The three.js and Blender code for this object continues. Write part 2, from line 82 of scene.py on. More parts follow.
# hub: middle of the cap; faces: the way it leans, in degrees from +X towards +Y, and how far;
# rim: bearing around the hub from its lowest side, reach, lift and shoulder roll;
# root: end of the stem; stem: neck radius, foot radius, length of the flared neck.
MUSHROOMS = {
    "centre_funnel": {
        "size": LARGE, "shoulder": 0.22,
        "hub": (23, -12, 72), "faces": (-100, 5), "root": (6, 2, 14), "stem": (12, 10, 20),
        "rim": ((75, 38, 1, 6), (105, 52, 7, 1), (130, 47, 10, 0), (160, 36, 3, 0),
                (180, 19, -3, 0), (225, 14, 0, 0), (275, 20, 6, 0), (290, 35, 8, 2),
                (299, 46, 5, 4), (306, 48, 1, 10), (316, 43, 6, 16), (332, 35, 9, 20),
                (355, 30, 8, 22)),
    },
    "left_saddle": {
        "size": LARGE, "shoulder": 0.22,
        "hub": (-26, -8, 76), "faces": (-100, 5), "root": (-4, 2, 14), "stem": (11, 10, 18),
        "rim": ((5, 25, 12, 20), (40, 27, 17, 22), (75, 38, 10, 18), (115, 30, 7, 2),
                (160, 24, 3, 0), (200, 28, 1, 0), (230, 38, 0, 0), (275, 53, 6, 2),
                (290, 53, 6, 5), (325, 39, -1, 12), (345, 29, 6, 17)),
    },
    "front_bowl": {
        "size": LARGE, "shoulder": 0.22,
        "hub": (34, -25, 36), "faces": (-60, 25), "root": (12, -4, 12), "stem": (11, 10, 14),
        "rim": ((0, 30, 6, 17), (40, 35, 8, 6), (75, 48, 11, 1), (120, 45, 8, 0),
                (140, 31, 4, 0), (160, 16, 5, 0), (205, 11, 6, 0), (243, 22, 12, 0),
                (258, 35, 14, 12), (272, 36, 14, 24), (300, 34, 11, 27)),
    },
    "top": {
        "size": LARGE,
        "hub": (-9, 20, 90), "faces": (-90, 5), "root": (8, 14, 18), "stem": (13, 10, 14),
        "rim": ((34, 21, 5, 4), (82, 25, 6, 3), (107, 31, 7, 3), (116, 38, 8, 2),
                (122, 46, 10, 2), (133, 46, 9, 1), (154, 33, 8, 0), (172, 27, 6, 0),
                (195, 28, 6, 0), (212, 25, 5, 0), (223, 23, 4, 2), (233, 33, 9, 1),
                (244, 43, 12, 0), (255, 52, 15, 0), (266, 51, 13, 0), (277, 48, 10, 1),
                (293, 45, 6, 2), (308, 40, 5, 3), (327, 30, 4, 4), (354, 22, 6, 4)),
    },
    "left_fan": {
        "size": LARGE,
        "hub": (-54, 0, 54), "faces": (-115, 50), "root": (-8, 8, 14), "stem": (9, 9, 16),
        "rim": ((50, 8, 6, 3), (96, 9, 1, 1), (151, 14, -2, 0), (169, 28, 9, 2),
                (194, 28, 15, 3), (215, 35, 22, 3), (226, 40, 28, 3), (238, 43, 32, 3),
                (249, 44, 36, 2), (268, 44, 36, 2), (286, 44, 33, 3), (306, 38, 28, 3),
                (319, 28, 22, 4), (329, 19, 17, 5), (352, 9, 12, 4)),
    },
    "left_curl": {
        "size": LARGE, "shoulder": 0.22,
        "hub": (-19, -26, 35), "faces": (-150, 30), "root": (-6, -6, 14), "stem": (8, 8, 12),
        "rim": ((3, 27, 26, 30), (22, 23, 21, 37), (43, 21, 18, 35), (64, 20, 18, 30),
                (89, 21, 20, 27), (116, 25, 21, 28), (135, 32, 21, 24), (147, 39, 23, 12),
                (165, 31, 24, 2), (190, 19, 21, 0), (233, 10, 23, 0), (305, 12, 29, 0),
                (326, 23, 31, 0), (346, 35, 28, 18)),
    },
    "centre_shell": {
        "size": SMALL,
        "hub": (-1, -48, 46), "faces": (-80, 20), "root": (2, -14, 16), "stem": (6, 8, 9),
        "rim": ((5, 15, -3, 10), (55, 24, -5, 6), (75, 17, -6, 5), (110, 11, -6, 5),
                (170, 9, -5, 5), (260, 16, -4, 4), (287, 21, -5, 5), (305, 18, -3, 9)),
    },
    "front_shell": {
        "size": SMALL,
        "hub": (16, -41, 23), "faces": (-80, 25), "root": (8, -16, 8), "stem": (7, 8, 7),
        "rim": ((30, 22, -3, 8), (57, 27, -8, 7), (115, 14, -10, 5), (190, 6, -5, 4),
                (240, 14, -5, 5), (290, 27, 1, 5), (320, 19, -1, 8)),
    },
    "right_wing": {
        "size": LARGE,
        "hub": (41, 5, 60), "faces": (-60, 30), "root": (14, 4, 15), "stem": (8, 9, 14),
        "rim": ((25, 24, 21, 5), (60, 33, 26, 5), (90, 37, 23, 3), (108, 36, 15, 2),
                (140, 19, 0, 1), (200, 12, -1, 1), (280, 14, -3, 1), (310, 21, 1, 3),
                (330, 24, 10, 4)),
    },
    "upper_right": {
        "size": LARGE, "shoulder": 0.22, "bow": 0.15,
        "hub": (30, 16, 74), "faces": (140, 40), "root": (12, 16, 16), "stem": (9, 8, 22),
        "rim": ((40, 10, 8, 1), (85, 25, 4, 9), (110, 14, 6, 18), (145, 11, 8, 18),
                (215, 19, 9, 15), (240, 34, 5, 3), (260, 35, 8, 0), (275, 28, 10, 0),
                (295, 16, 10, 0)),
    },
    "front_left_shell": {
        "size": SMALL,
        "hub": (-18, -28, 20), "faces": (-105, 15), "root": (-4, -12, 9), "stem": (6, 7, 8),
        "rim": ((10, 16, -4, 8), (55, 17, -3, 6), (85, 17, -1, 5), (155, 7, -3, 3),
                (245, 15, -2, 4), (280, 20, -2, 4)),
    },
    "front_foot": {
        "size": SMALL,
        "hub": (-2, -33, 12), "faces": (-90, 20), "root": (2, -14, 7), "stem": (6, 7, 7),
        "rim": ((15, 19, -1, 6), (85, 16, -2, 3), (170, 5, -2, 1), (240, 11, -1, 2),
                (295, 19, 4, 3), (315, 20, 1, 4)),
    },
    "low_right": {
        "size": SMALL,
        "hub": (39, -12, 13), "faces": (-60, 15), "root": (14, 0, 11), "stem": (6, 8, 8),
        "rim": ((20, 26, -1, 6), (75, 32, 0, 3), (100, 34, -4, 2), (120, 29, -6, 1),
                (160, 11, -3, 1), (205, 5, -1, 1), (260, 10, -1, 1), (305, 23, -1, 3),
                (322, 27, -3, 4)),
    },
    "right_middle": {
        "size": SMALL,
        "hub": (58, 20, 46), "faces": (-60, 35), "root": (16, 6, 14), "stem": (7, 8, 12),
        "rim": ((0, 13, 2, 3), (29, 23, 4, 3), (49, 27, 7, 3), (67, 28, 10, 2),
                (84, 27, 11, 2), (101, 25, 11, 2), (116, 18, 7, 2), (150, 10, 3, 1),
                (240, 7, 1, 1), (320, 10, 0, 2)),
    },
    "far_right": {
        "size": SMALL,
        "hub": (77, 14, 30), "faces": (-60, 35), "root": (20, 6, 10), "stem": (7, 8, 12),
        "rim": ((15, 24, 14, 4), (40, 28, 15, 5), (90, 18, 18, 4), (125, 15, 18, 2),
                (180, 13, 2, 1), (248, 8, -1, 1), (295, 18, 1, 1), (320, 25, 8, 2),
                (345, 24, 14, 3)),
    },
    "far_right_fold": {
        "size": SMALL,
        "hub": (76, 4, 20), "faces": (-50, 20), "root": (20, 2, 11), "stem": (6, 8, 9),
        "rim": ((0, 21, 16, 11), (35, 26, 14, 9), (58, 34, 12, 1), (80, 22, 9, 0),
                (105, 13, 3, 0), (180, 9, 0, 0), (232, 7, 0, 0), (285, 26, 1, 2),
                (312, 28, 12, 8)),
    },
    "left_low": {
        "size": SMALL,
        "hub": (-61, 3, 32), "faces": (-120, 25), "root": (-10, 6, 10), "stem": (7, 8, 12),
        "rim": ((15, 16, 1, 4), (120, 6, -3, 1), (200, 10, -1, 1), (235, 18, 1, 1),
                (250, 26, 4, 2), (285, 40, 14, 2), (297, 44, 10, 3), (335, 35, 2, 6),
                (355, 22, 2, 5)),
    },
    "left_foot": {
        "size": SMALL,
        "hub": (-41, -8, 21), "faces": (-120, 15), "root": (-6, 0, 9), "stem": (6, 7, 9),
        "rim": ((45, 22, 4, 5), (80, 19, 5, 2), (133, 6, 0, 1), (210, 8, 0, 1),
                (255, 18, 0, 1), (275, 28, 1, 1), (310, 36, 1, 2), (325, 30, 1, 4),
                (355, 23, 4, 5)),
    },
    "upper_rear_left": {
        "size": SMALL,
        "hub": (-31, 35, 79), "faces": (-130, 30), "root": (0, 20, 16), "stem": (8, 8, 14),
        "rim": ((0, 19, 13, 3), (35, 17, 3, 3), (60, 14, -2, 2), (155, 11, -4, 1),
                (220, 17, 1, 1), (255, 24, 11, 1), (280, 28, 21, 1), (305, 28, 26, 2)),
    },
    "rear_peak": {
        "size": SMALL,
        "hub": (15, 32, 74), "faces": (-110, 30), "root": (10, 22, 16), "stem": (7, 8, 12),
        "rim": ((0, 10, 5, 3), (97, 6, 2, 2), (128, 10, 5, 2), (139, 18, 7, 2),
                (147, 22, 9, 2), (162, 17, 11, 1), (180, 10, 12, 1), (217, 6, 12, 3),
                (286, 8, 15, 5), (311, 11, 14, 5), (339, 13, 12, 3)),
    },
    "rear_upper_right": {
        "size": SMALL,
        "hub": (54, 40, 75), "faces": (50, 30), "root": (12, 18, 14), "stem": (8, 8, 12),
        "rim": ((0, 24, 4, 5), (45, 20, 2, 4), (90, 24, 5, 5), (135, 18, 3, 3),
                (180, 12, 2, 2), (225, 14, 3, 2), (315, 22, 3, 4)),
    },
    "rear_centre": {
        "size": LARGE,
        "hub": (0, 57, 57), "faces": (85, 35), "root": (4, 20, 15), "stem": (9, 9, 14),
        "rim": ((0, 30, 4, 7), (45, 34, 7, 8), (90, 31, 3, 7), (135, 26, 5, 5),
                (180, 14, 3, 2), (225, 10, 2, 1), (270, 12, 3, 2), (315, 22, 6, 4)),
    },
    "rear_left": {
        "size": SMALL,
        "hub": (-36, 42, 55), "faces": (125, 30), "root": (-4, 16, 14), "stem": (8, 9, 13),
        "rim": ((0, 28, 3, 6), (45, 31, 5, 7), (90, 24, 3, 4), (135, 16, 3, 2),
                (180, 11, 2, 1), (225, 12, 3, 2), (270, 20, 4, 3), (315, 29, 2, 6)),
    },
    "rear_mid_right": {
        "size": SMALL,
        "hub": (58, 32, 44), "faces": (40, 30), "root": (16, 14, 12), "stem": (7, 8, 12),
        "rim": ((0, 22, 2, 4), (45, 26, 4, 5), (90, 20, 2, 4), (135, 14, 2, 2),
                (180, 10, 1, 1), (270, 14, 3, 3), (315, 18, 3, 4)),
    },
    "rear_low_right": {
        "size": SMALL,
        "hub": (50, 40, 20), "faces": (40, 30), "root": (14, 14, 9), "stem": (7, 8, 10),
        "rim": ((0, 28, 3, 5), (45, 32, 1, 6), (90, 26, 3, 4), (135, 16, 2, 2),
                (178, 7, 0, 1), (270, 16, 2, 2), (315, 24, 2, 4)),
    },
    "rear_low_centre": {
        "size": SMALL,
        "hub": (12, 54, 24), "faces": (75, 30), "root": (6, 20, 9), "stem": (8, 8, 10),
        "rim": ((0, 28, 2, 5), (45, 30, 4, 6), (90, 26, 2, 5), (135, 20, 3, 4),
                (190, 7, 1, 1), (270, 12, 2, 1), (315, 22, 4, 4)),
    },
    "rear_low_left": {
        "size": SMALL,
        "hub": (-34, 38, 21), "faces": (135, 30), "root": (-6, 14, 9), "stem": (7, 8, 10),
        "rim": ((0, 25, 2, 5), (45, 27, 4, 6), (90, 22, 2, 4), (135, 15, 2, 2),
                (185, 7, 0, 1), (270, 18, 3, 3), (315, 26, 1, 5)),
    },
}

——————

# [What to work on]
Scan the listing above. Gather each line that contains the word "from".

# [Reply]
The three.js and Blender code for this object continues. Write part 2, from line 82 of scene.py on. More parts follow.
# hub: middle of the cap; faces: the way it leans, in degrees from +X towards +Y, and how far;
# rim: bearing around the hub from its lowest side, reach, lift and shoulder roll;